■ **What to do**
Below is a block of records. Copy every line in it that contains the word "bending".

A run of records:

◆ ◆ ◆

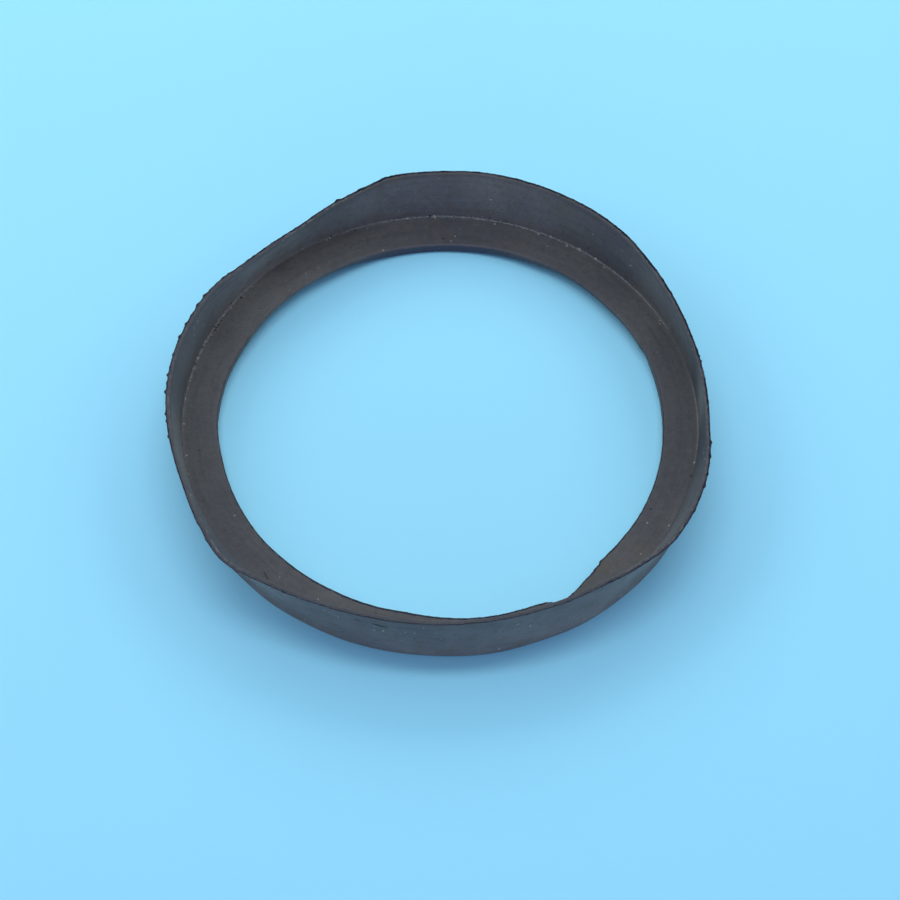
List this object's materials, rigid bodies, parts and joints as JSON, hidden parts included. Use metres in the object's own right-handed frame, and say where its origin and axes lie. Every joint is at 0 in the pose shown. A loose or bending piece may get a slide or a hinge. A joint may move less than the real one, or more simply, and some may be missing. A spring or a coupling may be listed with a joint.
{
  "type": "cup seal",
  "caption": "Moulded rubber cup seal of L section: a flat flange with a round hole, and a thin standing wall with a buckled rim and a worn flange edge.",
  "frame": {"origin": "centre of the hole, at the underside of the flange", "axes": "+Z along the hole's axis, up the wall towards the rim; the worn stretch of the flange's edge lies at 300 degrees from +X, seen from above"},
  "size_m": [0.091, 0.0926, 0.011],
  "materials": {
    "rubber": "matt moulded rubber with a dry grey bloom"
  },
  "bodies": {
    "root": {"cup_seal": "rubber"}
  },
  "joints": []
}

◆ ◆ ◆

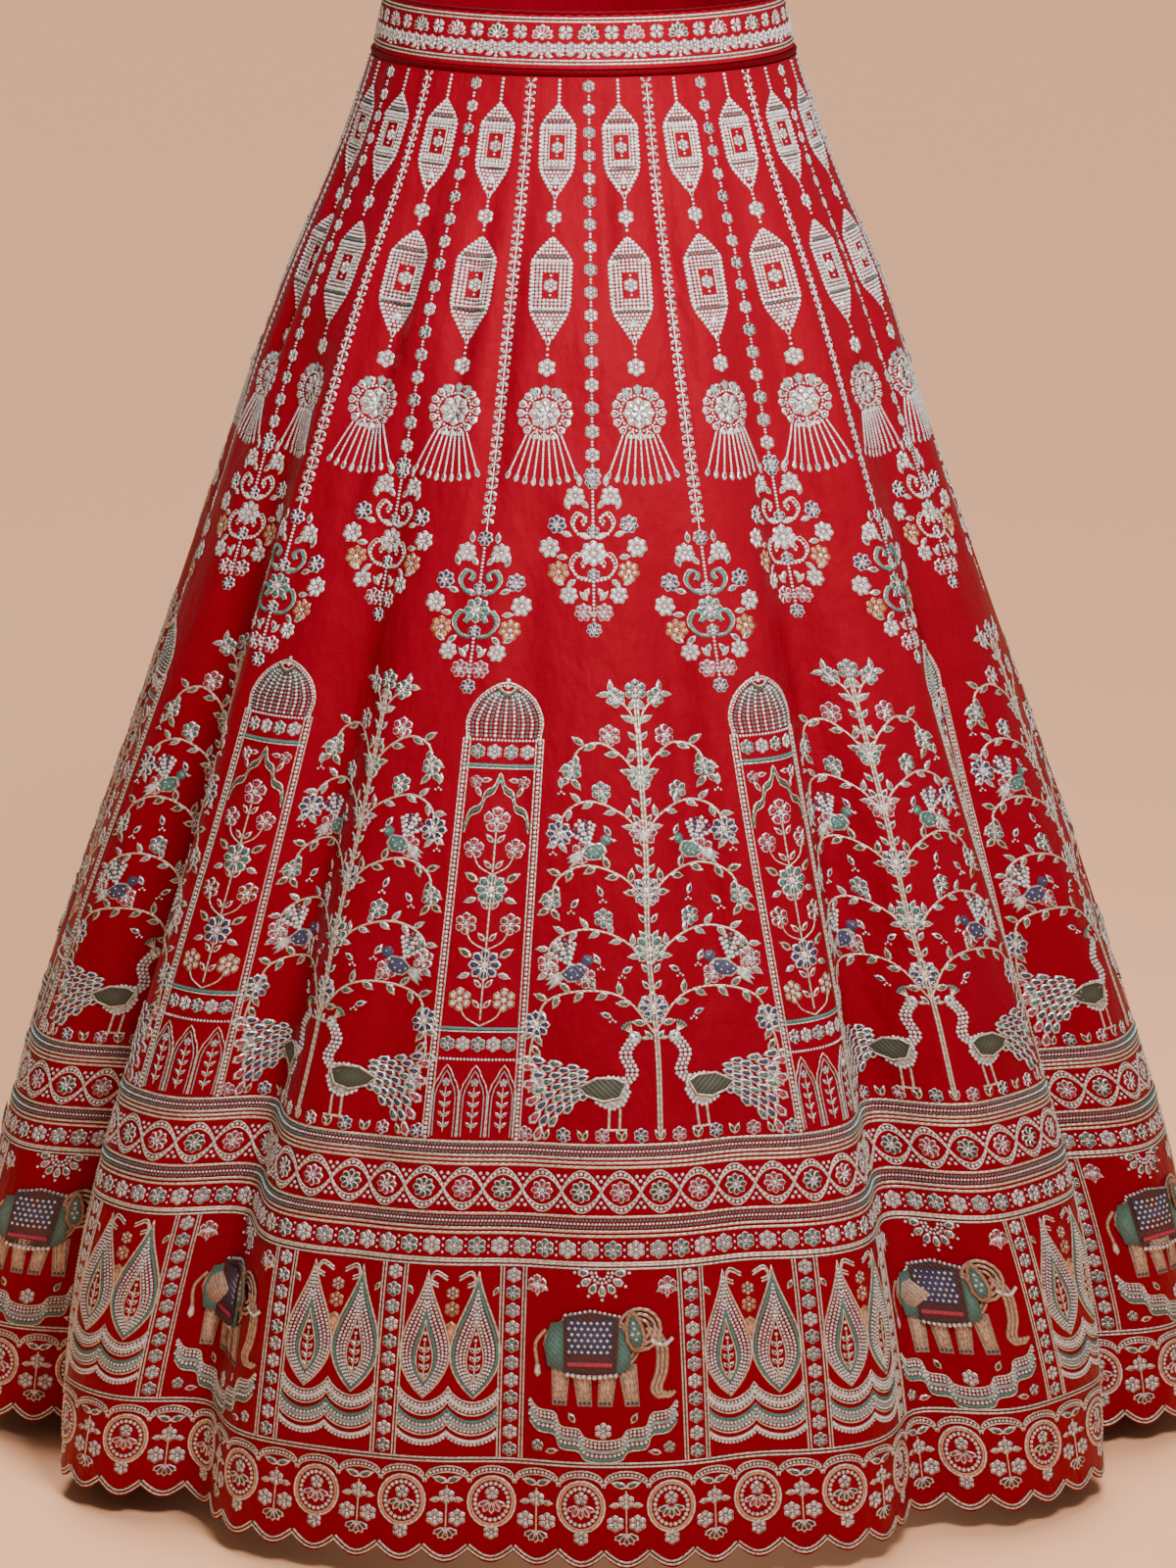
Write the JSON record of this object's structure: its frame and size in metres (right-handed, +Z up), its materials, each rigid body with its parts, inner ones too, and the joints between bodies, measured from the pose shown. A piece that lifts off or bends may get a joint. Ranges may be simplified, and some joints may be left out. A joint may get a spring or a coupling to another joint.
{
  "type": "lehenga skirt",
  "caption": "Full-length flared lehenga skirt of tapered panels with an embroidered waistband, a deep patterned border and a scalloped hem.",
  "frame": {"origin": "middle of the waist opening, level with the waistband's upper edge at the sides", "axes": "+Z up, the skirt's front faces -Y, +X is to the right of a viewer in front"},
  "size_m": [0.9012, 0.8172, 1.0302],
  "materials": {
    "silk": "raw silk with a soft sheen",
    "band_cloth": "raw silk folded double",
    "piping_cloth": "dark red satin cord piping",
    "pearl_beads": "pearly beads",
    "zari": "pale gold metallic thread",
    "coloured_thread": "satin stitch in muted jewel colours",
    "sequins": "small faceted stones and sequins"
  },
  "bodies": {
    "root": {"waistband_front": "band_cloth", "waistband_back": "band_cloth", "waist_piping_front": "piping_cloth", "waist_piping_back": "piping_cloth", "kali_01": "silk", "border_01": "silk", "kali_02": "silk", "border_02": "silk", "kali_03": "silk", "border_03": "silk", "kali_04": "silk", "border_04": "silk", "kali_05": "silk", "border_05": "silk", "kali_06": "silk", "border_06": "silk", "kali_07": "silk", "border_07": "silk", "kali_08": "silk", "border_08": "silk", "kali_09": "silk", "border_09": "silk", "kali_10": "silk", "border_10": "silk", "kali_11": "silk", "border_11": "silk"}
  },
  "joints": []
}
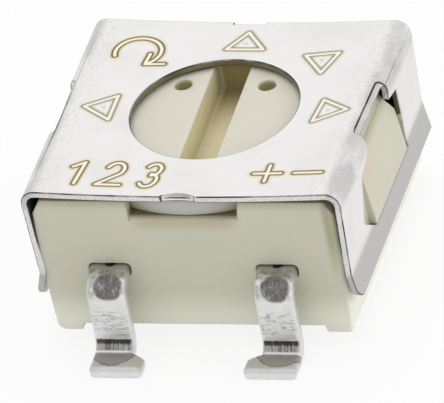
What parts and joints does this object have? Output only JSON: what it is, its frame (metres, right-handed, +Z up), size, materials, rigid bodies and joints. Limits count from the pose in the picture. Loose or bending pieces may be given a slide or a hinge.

◆ ◆ ◆

■ **Task solution**
List this object's materials, rigid bodies, parts and joints as JSON, hidden parts included. Use metres in the object's own right-handed frame, and say where its origin and axes lie. Every joint is at 0 in the pose shown. A loose or bending piece may get a slide or a hinge. A joint may move less than the real one, or more simply, and some may be missing. A spring or a coupling may be listed with a joint.
What parts and joints does this object have? Output only JSON: what it is, its frame (metres, right-handed, +Z up), size, materials, rigid bodies and joints. Limits count from the pose in the picture. Loose or bending pieces may be given a slide or a hinge.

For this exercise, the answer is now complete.